Tip: If you are being assertive and receive an aggressive response to the degree that you are afraid you or someone else could get hurt, exit the area immediately. There is a time to make a point and a time to place safety at the forefront. This type of negative situation might require professional intervention.
You can click on the image below to download and print for your own use:)
Why It Is Important To Learn How To Be Assertive In Everyday Life
I shared how to be assertive in the first post. But why do we need these assertiveness skills in our lives?
Think about how you deal with a complicated situation. It could be with a family member, friend, at work, or in a volunteer position. Maybe you disagree with how a situation is being handled or something that is being said about a loved one? Perhaps you are being mistreated or given too much work to do with not enough compensation? There are many different scenarios that could create a reason for you to need to know how to be assertive.

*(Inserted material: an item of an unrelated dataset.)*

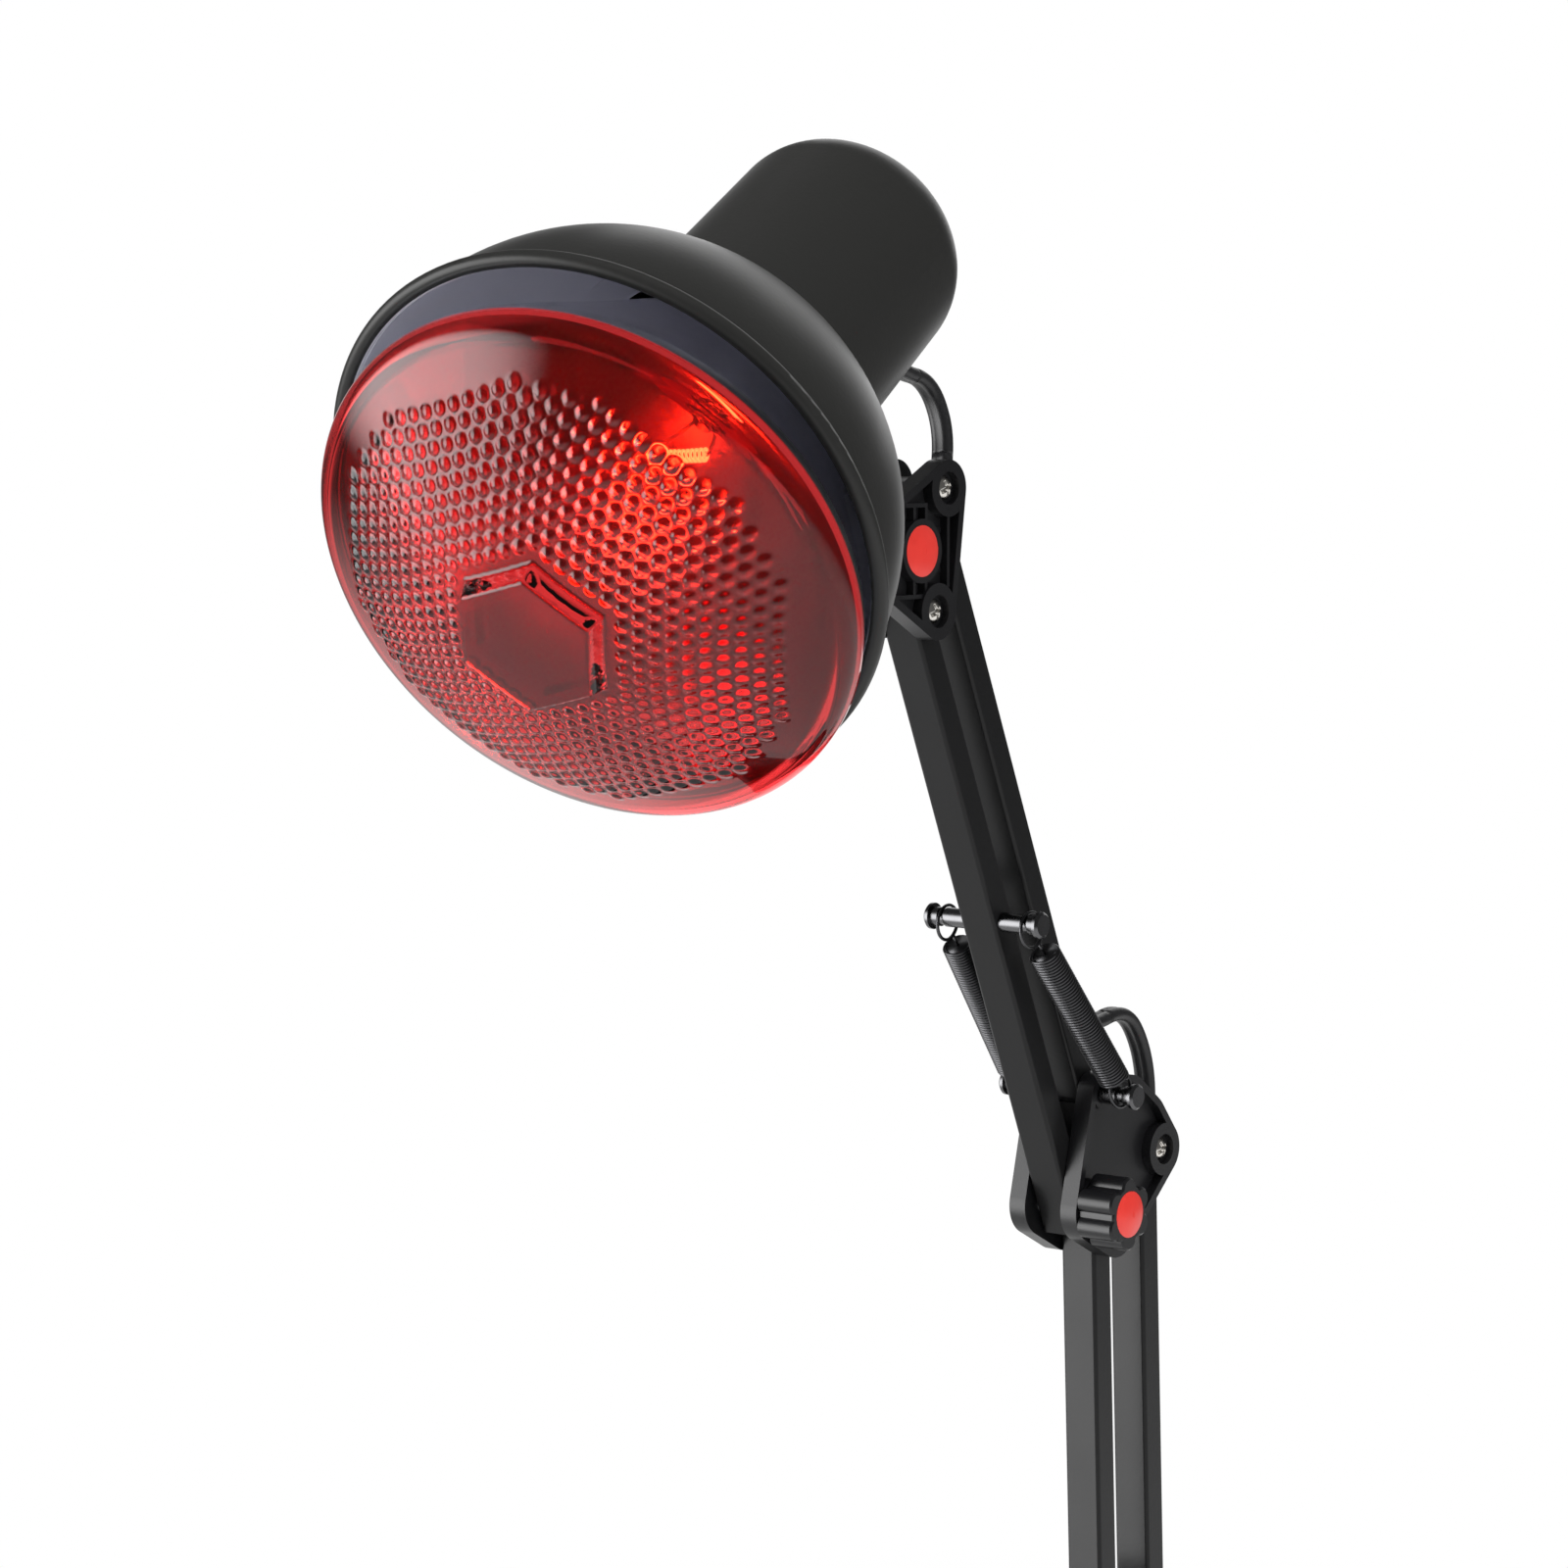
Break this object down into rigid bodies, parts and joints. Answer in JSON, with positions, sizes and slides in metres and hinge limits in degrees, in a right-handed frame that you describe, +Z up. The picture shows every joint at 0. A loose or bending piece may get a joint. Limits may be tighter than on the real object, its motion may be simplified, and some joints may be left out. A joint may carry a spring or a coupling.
{
  "type": "heat lamp",
  "caption": "Swing-arm infrared heat lamp with a red reflector bulb in a bowl shade, a spring-balanced parallelogram arm and a weighted round base.",
  "frame": {"origin": "centre of the base's underside, on the base swivel's axis", "axes": "+Z up, -Y to the front (the side that the bulb faces), every arm pivot along X"},
  "size_m": [0.19, 0.5895, 0.4959],
  "materials": {
    "shade": "satin black paint",
    "lens": "deep red pressed glass",
    "reflector": "vacuum-coated glass",
    "nickel": "nickel plate",
    "brass": "plain",
    "clear_glass": "clear",
    "ceramic": "glazed ceramic",
    "black_steel": "black oxide",
    "bar": "satin black paint",
    "black_plastic": "fine moulded grain",
    "red_cap": "gloss",
    "steel": "zinc plate",
    "cast_iron": "as cast",
    "rubber": "matte",
    "cord": "satin PVC",
    "rocker": "gloss"
  },
  "bodies": {
    "base": {"foot_pad": "rubber", "base_weight": "cast_iron", "base_cover": "black_plastic", "swivel_post": "steel", "cord_in_base": "cord", "cord_boot": "rubber", "cord_lead": "cord", "switch_body": "black_plastic", "cord_to_coil": "cord", "cord_coil": "cord", "cord_to_plug": "cord", "plug_body": "black_plastic", "plug_pins": "brass"},
    "rocker": {"switch_rocker": "rocker"},
    "turret": {"swivel_hub": "black_plastic", "base_half_near": "black_plastic", "base_half_far": "black_plastic", "base_rivets": "nickel", "base_spring_pin": "black_steel", "cord_base_loop": "cord"},
    "lower_front": {"lower_front_bar": "bar", "lower_spring_pin": "black_steel", "lower_springs": "black_steel"},
    "lower_rear": {"lower_rear_bar": "bar", "cord_lower": "cord"},
    "elbow": {"elbow_half_near": "black_plastic", "elbow_half_far": "black_plastic", "elbow_rivet": "nickel", "elbow_screw": "nickel", "elbow_spring_pin": "black_steel", "elbow_bolt": "steel", "cord_elbow_loop": "cord"},
    "knob": {"knob": "black_plastic", "knob_cap": "red_cap"},
    "upper_front": {"upper_front_bar": "bar", "upper_spring_pin": "black_steel", "upper_springs": "black_steel"},
    "upper_rear": {"upper_rear_bar": "bar", "cord_upper": "cord"},
    "head": {"head_half_near": "black_plastic", "head_half_far": "black_plastic", "head_screws": "nickel", "tilt_bolt": "steel", "tilt_washers": "rubber", "head_cap": "red_cap", "cord_head_loop": "cord"},
    "hub": {"tilt_hub": "black_plastic", "swivel_stud": "steel"},
    "lamp": {"shade_shell": "shade", "neck_cup": "shade", "cord_gland": "rubber", "swivel_saddle": "black_plastic", "bulb_lens": "lens", "bulb_reflector": "reflector", "bulb_cap": "brass", "bulb_filament": "clear_glass", "holder_body": "ceramic", "holder_contacts": "brass", "holder_nipple": "steel"}
  },
  "joints": [
    {"name": "base_swivel", "type": "hinge", "parent": "base", "child": "turret", "pos_m": [0, 0, 0.04], "axis": [0, 0, 1], "range_deg": [-150, 150]},
    {"name": "lower_arm", "type": "hinge", "parent": "turret", "child": "lower_rear", "pos_m": [0, 0.0108, 0.0764], "axis": [1, 0, 0], "range_deg": [-20, 35], "deforming": ["cord_base_loop"]},
    {"name": "lower_front_link", "type": "hinge", "parent": "turret", "child": "lower_front", "pos_m": [0, -0.0095, 0.0605], "axis": [1, 0, 0], "range_deg": [-20, 35], "deforming": ["lower_springs"]},
    {"name": "elbow_link", "type": "hinge", "parent": "lower_rear", "child": "elbow", "pos_m": [0, 0.00304, 0.25423], "axis": [1, 0, 0], "range_deg": [-35, 20]},
    {"name": "upper_arm", "type": "hinge", "parent": "elbow", "child": "upper_rear", "pos_m": [0, -0.02346, 0.27143], "axis": [1, 0, 0], "range_deg": [-15, 38], "deforming": ["cord_elbow_loop"]},
    {"name": "upper_front_link", "type": "hinge", "parent": "elbow", "child": "upper_front", "pos_m": [0, -0.02726, 0.24353], "axis": [1, 0, 0], "range_deg": [-15, 38], "deforming": ["upper_springs"]},
    {"name": "head_link", "type": "hinge", "parent": "upper_rear", "child": "head", "pos_m": [0, -0.08741, 0.41821], "axis": [1, 0, 0], "range_deg": [-38, 15]},
    {"name": "head_tilt", "type": "hinge", "parent": "head", "child": "hub", "pos_m": [0, -0.09748, 0.40421], "axis": [1, 0, 0], "range_deg": [-30, 60], "deforming": ["cord_head_loop"]},
    {"name": "head_swivel", "type": "hinge", "parent": "hub", "child": "lamp", "pos_m": [0, -0.1156, 0.43531], "axis": [0, -0.5035, 0.864], "range_deg": [-35, 25]},
    {"name": "knob_turn", "type": "hinge", "parent": "elbow", "child": "knob", "pos_m": [0, -0.02726, 0.24353], "axis": [1, 0, 0], "range_deg": [0, 270]},
    {"name": "switch", "type": "hinge", "parent": "base", "child": "rocker", "pos_m": [-0.052, 0.25, 0.0134], "axis": [1, 0, 0], "range_deg": [-14, 0]}
  ],
  "couplings": [
    {"joint": "lower_front_link", "follows": "lower_arm", "ratio": 1},
    {"joint": "elbow_link", "follows": "lower_arm", "ratio": -1},
    {"joint": "upper_front_link", "follows": "upper_arm", "ratio": 1},
    {"joint": "head_link", "follows": "upper_arm", "ratio": -1}
  ]
}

It is important to use your assertiveness skills to protect yourself. It is beneficial to your physical and mental health to have the capacity and ability to exercise assertiveness when necessary. Benefits of being assertive include:
- improved self-esteem
- increased self-confidence
- improved communication skills
- increased control of behaviors
- being able to say no when necessary
When you are assertive, people in your life will respect you more. Aggressiveness does nothing but push others away. Being passive gives people the impression that they can just walk all over you. Passive aggressiveness does absolutely nothing beneficial except give you the false idea that you have actually done something to help the situation.
When you are assertive in your everyday life, you can rest easy that you stand firm in your beliefs while respecting others. You will know that you did all that you could to improve a difficult situation.
I hope that this information on how to be assertive as an adult helps you take steps to practice these important skills in your life. Based on the above 4 descriptions, how do you deal with difficult situations? What can you work on to become more assertive?